Morella, Peers Briefed on Genome Project Developments
Exciting scientific developments in the Human Genome Project were showcased during a "field briefing" held in Masur Auditorium on the afternoon of July 10. The briefing involved discussion of the June 26 announcement of the completion of a working draft of the human genome by NIH and Department of Energy international Human Genome Project partners and by Celera Genomics, and the implications of genomic research for understanding and treating human diseases.
The meeting was convened by Rep. Connie Morella (R-MD), chair of the technology subcommittee of the committee on science in the U.S. House of Representatives. She was joined by five of her subcommittee members: Rep. Gil Gutknecht (R-MN), Rep. Roscoe Bartlett (R-MD), Rep. Lynn Rivers (D-MI), Rep. Brian Baird (D-WA), and Rep. Michael Capuano (D-MA). They heard from NHGRI director Dr. Francis Collins; Celera Genomics, Inc., president Dr. J. Craig Venter; Human Genome Sciences, Inc., president Dr. William Haseltine; and the president of the Maryland High Technology Council, Dyan Brasington. Dr. Ari Patrinos, associate director of science for biological and environmental research at DOE, joined the group during questioning.
The joint announcement of completion of the working draft of the human genome by the international HGP partners and Celera Genomics sparked discussion of cooperation between the public and private sectors. Participants discussed the crucial balance between the public sector's need for free and unfettered access to genomic data and the private sector's need for protection of its commercial interests. "This is clearly private/public coordination on a grand scale," said Venter.
The completed sequence of the human genome will have a profound impact on advances in pharmaceutical technologies. "Is genetics over now that we have the sequence?" asked Collins. "No more (than chemistry was) over than in 1800, when we got the periodic table of elements." The sequence will enable researchers to develop new drug therapies at an accelerated rate. "The future is new drugs to treat untreatable diseases," added Haseltine.
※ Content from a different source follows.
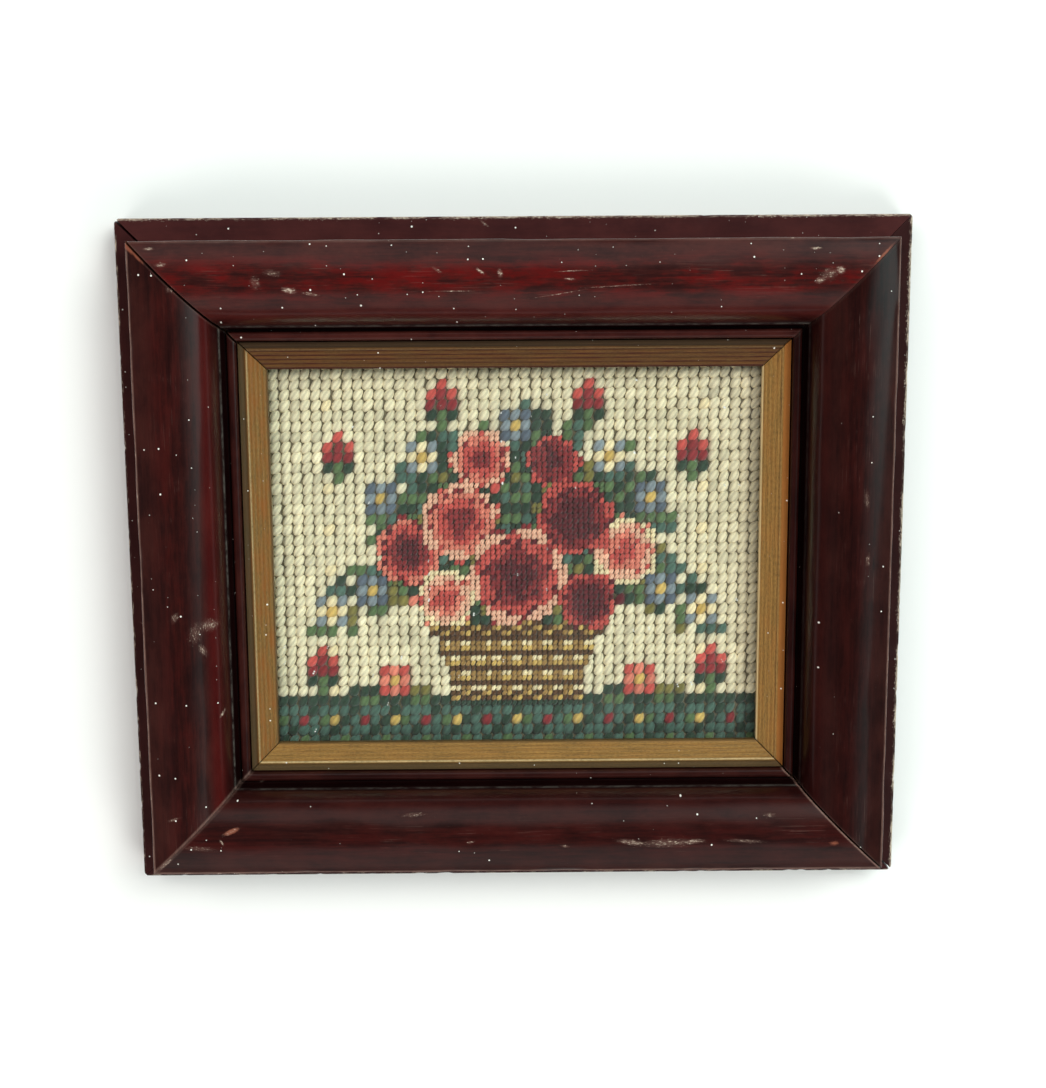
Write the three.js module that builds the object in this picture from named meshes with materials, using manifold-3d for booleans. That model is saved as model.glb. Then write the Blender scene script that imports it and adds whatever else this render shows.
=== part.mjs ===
// A small framed needlepoint picture, lying on its back with its face up.
// Millimetres. +Z points out of the picture's face, +Y to its top, and the origin lies on the back
// plane under the middle of the frame.
import * as THREE from "three";
import { mergeVertices } from "three/addons/utils/BufferGeometryUtils.js";
import Module from "manifold-3d";

// Driving dimensions
const sightWidth = 118; // the needlepoint that shows inside the gilt
const sightHeight = 92;
const faceWidth = 29.9; // from the sight edge out to the lip
const ledgeWidth = 5.6; // the low ledge outside the lip
const ledgeHeight = 9; // ledge above the back
const lipHeight = 22.5; // lip above the back
const rebateInward = 18.6; // lip to the rebate's wall
const rebateRoof = 12.2; // underside of the wood over the rebate, above the back
const slipUnderside = 10.3; // underside of the gilt slips, above the back
const fitGap = 0.3; // between pieces that touch
const glassThickness = 2;
const needlepointThickness = 2.2;
const boardThickness = 3;
const pointThickness = 0.7;
const pointWidth = 9;
const pointInWood = 4.2; // the driven end of a framer's point
const pointOverBoard = 7;
const paneClearance = 0.4; // glass, needlepoint and board to the rebate's wall

// Heights of the stack in the rebate, from the front to the back
const glassTop = slipUnderside - fitGap;
const needlepointTop = glassTop - glassThickness - fitGap;
const boardTop = needlepointTop - needlepointThickness - fitGap;
const pointTop = boardTop - boardThickness - fitGap;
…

He foresees genetics playing a critical role in future drug development, and predicted that within 10 years at least 20 percent of drugs would be genetically based. In 20 years, he predicts this proportion of genetically based drug therapies will increase to between 80 and 90 percent of all available drug treatments. Venter stressed the importance of NIH research in the development of effective sequencing strategies and for development of drug therapies. "Most therapeutics will come from a fuller understanding of the genetic code," he added.
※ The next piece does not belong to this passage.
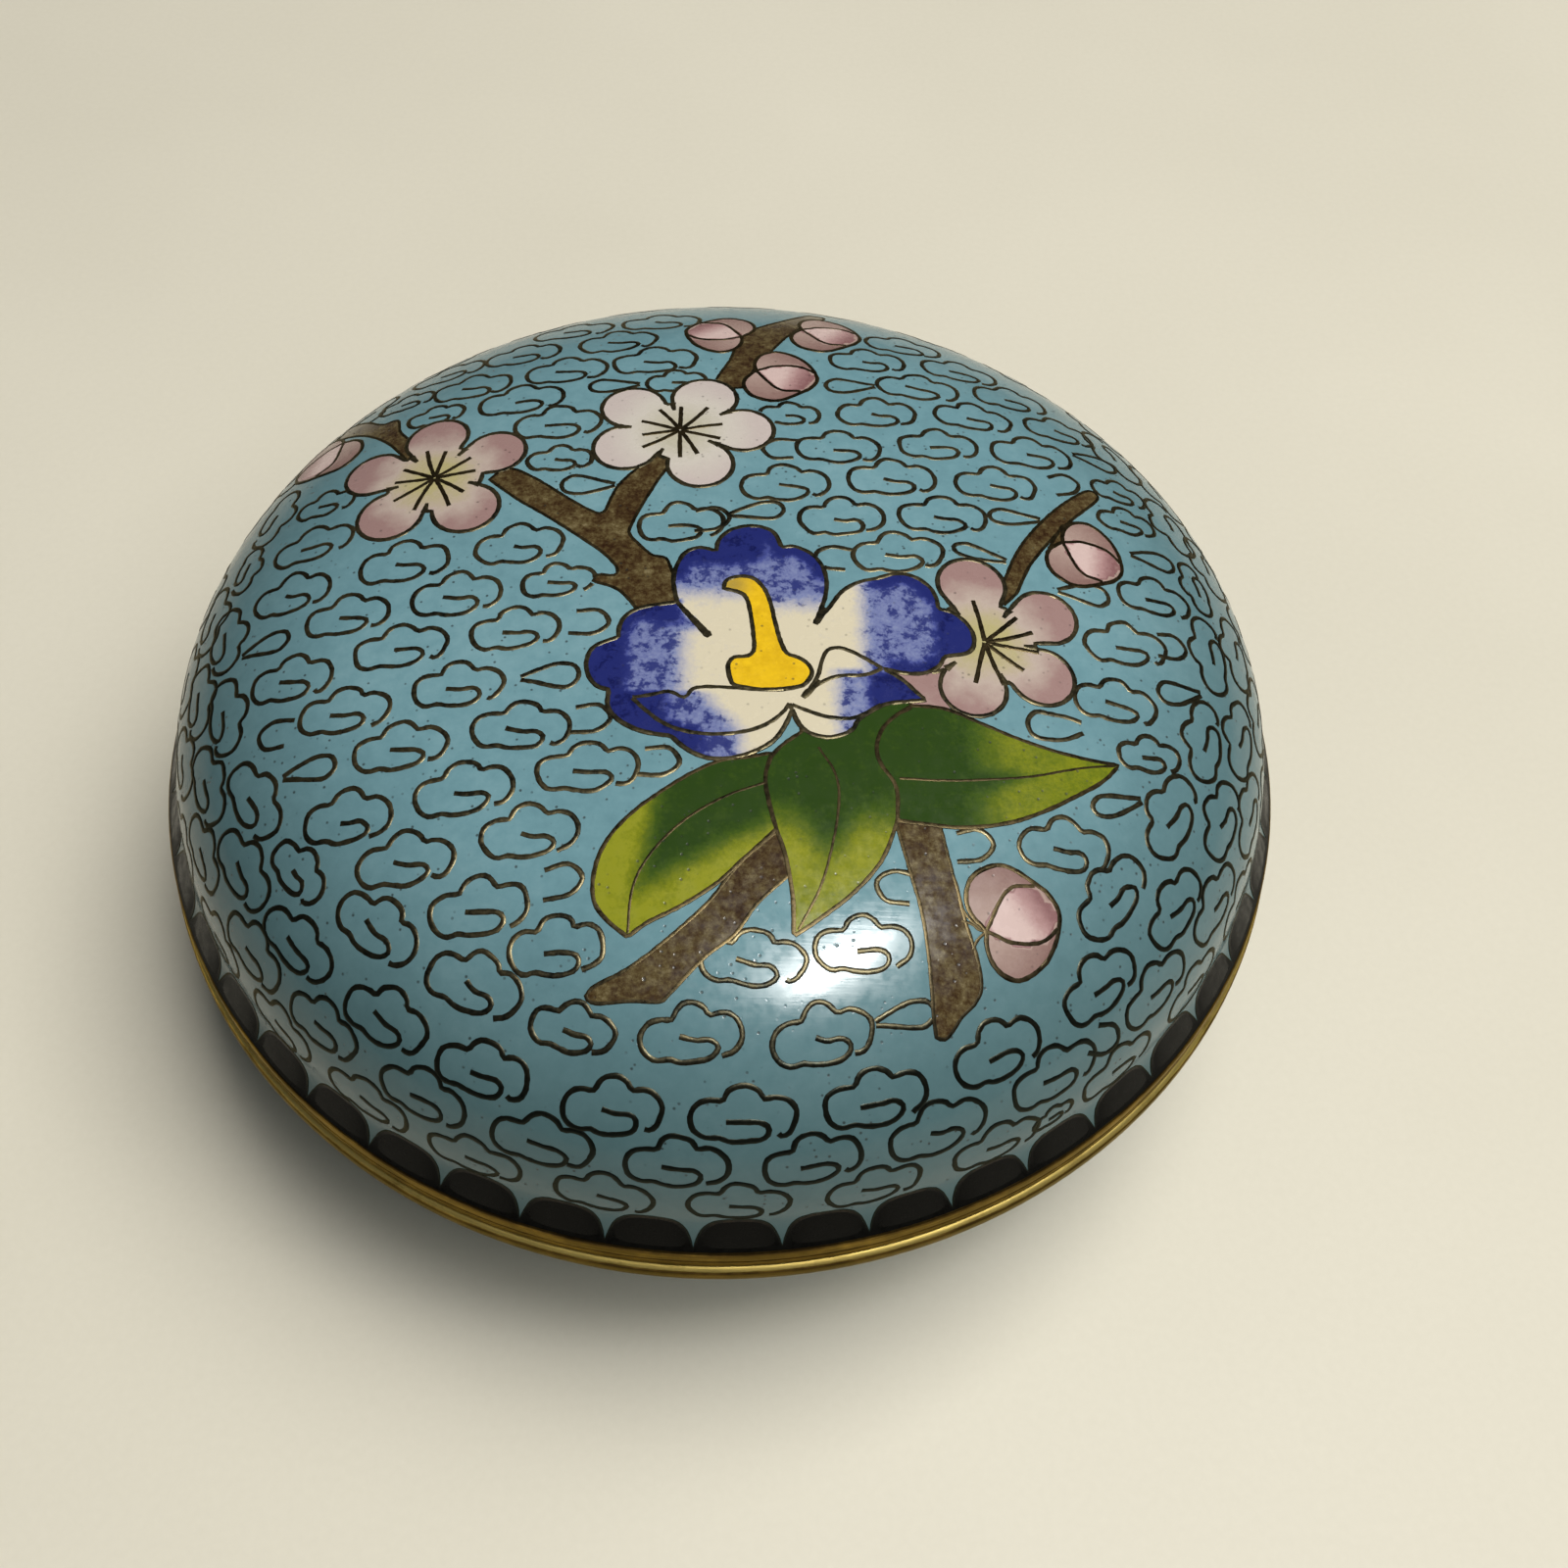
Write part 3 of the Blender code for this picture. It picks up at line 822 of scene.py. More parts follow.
# Thin wires between the lower branch and its bud
CALYX_WIRES = [
    [(17.9, -29.5), (18.3, -30.5), (19.0, -31.3), (20.0, -31.9)],
    [(18.0, -31.2), (18.9, -31.4), (19.4, -31.8), (20.0, -31.9)],
    [(20.0, -31.9), (19.3, -32.6), (18.9, -33.4)],
]

LOWEST_LIFT = 0.012 * MM
LAYER_LIFT = 0.008 * MM
LAYERS = {"branch": 1, "blossom": 2, "bud": 3, "leaf": 4, "corolla": 5, "pistil": 6}
# Widths of the picture's wires, in mm
OUTLINE_WIDTHS = {"branch": 0.32, "blossom": 0.46, "bud": 0.42, "leaf": 0.37, "corolla": 0.44,
                  "pistil": 0.44}
STAMEN_WIDTH = 0.46
BUD_LOBE_WIDTH = 0.38
CALYX_WIDTH = 0.26
VEIN_WIDTH = 0.24


def lift_of(kind):
    """How far a kind of thing is raised, so that it stays over what lies under it."""
    return LOWEST_LIFT + LAYER_LIFT * LAYERS[kind]


def petal_reach(middle, petals, notch, angle):
    """How far a blossom reaches from its middle in a direction in radians."""
    east, north = math.cos(angle), math.sin(angle)
    reach = notch
    for u, v, radius in petals:
        along = (u - middle[0]) * east + (v - middle[1]) * north
        aside = (v - middle[1]) * east - (u - middle[0]) * north
        if abs(aside) < radius and along > 0.0:
            reach = max(reach, along + math.sqrt(radius ** 2 - aside ** 2))
    return reach


def blossom_outline(middle, petals, notch):
    """The closed edge of all of a blossom's petals."""
    outline = []
    for step in range(BLOSSOM_STEPS):
        angle = 2.0 * math.pi * step / BLOSSOM_STEPS
        outline.append(away_from(middle, petal_reach(middle, petals, notch, angle), angle))
    return outline


def bud_path(bud, points):
    """Points of the bud template, at one bud's place on the map."""
    (u, v), direction, size, side, _ = bud
    east, north = math.cos(math.radians(direction)), math.sin(math.radians(direction))
    path = []
    for x, y in points:
        x, y = x * size, y * size * side
        path.append((u + x * east - y * north, v + x * north + y * east))
    return path


def ease(value):
    """0 below 0, 1 above 1, and smooth between."""
    value = min(max(value, 0.0), 1.0)
    return value * value * (3.0 - 2.0 * value)


def corolla_tone(area):
    """0 where the corolla is white, 0.6 where it is speckled and 1 where it is solid blue."""
    def tone(place):
        u, v = place
        rim = ease((1.7 - area.distance(place)) / 1.3)
        if v < -11.6 - 0.3 * ease(-u) and -9.5 < u < 5.3:   # lower left petal and its lip
            below = v < -15.6 + 0.06 * (u + 0.2) ** 2
            speckled = ease((2.6 - u) / 2.6) if below else ease((1.6 - u - 0.8 * (v + 14.0)) / 3.2)
            solid = ease((-0.9 - u) / 2.0) if below else ease((-3.6 - u) / 2.2)
            return 0.6 * speckled + 0.4 * solid
        if u > 5.2 and v < -9.3 - 0.1 * (u - 8.0):          # lower right petal
            return 0.55 * ease((u - 7.8) / 2.2) + 0.45 * ease((u - 11.0) / 1.2)
        if u > 8.0 and v < -2.5 + 0.9 * (u - 8.0) or u > 10.0:  # right petal
            solid = max(ease((u - 16.7) / 1.3), rim * ease((u - 11.0) / 2.5) * ease(v + 2.6),
                        rim * ease((-6.6 - v) / 1.6) * ease((u - 12.5) / 1.5))
            return 0.6 * ease((u - 9.9) / 2.6) + 0.4 * solid
        if 3.7 * (u + 4.0) + 2.7 * (v + 2.5) > 0.0:         # upper petal
            start = -4.6 if u > 3.0 else -3.4
            solid = max(ease((v - 1.3 + 0.5 * ease((3.0 - u) / 3.0)) / 1.8) * ease((4.4 - u) / 2.0),
                        rim * ease((v + 0.6) / 1.5))
            return 0.6 * ease((v - start) / 3.4) + 0.4 * solid
        solid = max(ease((-7.3 - u) / 1.5), rim * ease((v + 7.0) / 2.0) * ease(-3.0 - u),
                    ease((v + 4.9 + 0.3 * (u + 7.0)) / 1.4))
        return 0.6 * ease((-1.6 - u) / 3.4) + 0.4 * solid
    return tone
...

Accompanying this optimism concerning advances in drug treatments, members of the subcommittee expressed concerns about the ethical, legal and social implications of the genetic discoveries. Participants discussed issues of public concern such as genetic privacy and gene patenting.
Collins informed the members of ongoing efforts to study the policy implications of genetics research. He mentioned NHGRI's creation of the ELSI program in 1990 to address the ethical, legal and social implications of the Human Genome Project. For the past 10 years, the ELSI program has examined issues such as the privacy and fair use of genetic information, the impact of genetic testing on society, and informed consent in genetics research. Because of the work of ELSI programs, many of the pressing ethical issues involving genetic technologies have been extensively studied. Public policy must be updated to reflect the results of these studies.
Collins urgently expressed the need to take action to safeguard the fair use of genetic information by health insurers and employers. "We don't need more study we need to fix it," he said.